The good news: Employers have a place to start. Specifically, the DIR provides a free tool to help employers design a customized IIPP appropriate to a specific workplace as well as a sample template to fill in once the program has been designed. The IIPP cannot be a static one-time document. It must evolve and reflect actual business circumstances. For example, when a physical workplace changes, the IIPP needs to be revisited. To be effective, and compliant, an IIPP must:

  • Fully involve all employees, supervisors, and management 
  • Identify the specific workplace hazards employees are exposed to
  • Correct identified hazards in an appropriate and timely manner
  • Provide effective training

So what’s an employer to do when something significant and pervasive like COVID-19 happens? The DIR recommends that employers assess COVID-related health hazards in the workplace and update their IIPPs to implement infection prevention measures.

The current news: The first step is to assess the workplace and determine where the risk of COVID-19 exposure falls on OSHA’s hazard recognition pyramid. Once that’s done, current OSHA guidelines recommend that employers revisit and update their IIPP’s to include recommendations from the Centers for Disease Control and Prevention (CDC), Interim Guidance for Businesses and Employers to Plan and Respond to Coronavirus Disease 2019 (COVID-19), and Coronavirus Disease 2019 (COVID-19): How to Protect Yourself & Others. Current best practices applicable to all workplaces include:

  • Frequent hand-washing with soap and water for at least 20 seconds.
  • Avoiding touching eyes, nose, or mouth with unwashed hands.
  • Practicing good respiratory etiquette, including covering coughs and sneezes. PPE, anyone?
  • Avoiding close contact with people who are sick.
  • Staying home when sick.
  • Recognizing personal risk factors for increased danger from exposure.

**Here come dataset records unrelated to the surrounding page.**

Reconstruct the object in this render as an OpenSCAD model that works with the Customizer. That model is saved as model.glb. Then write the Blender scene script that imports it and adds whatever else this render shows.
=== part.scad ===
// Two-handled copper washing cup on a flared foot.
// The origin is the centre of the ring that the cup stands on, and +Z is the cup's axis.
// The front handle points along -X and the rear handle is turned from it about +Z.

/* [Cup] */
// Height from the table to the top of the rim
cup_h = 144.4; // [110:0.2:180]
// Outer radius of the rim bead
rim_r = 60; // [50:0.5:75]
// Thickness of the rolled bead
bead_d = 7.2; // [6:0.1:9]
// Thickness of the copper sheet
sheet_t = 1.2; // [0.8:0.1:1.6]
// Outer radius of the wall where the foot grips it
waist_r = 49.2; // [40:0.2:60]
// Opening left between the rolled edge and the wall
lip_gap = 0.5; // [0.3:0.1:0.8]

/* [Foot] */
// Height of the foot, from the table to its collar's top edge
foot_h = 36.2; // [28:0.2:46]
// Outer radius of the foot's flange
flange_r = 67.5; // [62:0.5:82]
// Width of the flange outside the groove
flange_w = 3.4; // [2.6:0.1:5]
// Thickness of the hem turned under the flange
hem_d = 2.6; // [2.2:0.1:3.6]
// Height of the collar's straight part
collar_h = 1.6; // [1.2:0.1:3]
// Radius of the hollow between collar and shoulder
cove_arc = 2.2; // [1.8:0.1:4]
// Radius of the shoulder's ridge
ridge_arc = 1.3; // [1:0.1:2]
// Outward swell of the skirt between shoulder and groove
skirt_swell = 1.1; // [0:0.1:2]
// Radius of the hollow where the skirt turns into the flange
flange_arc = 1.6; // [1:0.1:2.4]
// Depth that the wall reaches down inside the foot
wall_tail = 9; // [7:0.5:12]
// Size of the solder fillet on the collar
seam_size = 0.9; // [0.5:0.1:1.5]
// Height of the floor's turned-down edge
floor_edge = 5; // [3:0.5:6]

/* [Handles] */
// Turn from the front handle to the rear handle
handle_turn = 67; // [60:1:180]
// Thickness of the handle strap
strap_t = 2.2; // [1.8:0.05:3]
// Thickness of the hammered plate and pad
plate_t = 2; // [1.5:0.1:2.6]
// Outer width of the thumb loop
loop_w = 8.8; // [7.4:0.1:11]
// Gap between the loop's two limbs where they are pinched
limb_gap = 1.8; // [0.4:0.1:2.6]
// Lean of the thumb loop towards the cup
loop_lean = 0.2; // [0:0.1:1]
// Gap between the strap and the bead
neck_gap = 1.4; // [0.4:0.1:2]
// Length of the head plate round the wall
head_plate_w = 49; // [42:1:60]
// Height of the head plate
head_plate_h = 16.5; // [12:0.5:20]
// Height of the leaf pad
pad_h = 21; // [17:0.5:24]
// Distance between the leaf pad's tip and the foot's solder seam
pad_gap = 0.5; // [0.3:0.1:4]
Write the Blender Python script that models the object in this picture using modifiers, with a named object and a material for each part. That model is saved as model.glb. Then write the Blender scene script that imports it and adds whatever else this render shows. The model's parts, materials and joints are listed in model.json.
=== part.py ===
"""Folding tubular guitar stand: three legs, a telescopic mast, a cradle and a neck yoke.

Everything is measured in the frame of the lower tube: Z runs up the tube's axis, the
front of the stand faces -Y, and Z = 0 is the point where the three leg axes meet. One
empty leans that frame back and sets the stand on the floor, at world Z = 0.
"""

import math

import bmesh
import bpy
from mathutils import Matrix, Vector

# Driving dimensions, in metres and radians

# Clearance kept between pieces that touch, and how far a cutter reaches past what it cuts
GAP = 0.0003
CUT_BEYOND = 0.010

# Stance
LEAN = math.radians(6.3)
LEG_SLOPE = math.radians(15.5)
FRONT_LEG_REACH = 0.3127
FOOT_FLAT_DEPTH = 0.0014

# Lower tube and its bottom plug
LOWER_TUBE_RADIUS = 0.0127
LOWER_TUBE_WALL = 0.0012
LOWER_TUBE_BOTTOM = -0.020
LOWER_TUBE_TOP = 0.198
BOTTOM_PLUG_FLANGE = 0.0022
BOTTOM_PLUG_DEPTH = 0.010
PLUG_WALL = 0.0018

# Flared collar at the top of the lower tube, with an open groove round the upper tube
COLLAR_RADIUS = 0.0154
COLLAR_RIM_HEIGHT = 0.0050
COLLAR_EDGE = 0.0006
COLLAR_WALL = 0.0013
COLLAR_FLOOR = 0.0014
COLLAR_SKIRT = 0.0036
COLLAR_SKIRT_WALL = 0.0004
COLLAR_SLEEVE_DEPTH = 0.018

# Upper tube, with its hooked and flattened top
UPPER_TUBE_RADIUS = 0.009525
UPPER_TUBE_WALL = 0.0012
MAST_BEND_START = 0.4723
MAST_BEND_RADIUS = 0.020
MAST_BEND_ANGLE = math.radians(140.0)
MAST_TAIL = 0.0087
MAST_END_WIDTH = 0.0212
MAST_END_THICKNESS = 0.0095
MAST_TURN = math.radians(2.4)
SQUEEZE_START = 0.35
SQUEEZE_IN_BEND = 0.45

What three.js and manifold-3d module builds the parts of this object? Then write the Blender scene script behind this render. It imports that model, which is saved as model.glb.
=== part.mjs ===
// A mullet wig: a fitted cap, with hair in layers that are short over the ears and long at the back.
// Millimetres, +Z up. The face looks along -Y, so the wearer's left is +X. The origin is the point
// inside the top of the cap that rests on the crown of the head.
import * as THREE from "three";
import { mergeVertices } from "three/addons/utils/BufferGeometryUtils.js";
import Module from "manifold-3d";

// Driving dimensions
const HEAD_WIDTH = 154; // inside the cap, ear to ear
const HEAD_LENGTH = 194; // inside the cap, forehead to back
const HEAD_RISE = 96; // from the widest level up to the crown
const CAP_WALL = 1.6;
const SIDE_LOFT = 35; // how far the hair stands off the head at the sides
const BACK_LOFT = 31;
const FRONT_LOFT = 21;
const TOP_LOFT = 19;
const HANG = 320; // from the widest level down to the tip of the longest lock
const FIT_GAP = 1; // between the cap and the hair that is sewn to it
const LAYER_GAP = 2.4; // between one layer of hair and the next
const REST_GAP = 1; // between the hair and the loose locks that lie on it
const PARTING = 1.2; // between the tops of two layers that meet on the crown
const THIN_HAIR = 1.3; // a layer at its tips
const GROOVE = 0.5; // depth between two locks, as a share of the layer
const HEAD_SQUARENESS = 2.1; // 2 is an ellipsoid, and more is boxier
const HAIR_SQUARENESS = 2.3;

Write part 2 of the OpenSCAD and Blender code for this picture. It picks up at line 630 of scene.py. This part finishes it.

When the new normal means that the workplace is an employee’s own home, house-boat, or remote coffee shop, does the IIPP apply? Indeed. Remote workers are to be addressed in and protected by the IIPP.

If COVID-19 is not incentive enough to prepare, or make current, an IIPP for your business, consider the fact that OSHA has proposed a new rule for 2021 that would require employers to provide employees with a copy of the written IIPP within five days of asking. That’s incentive, right?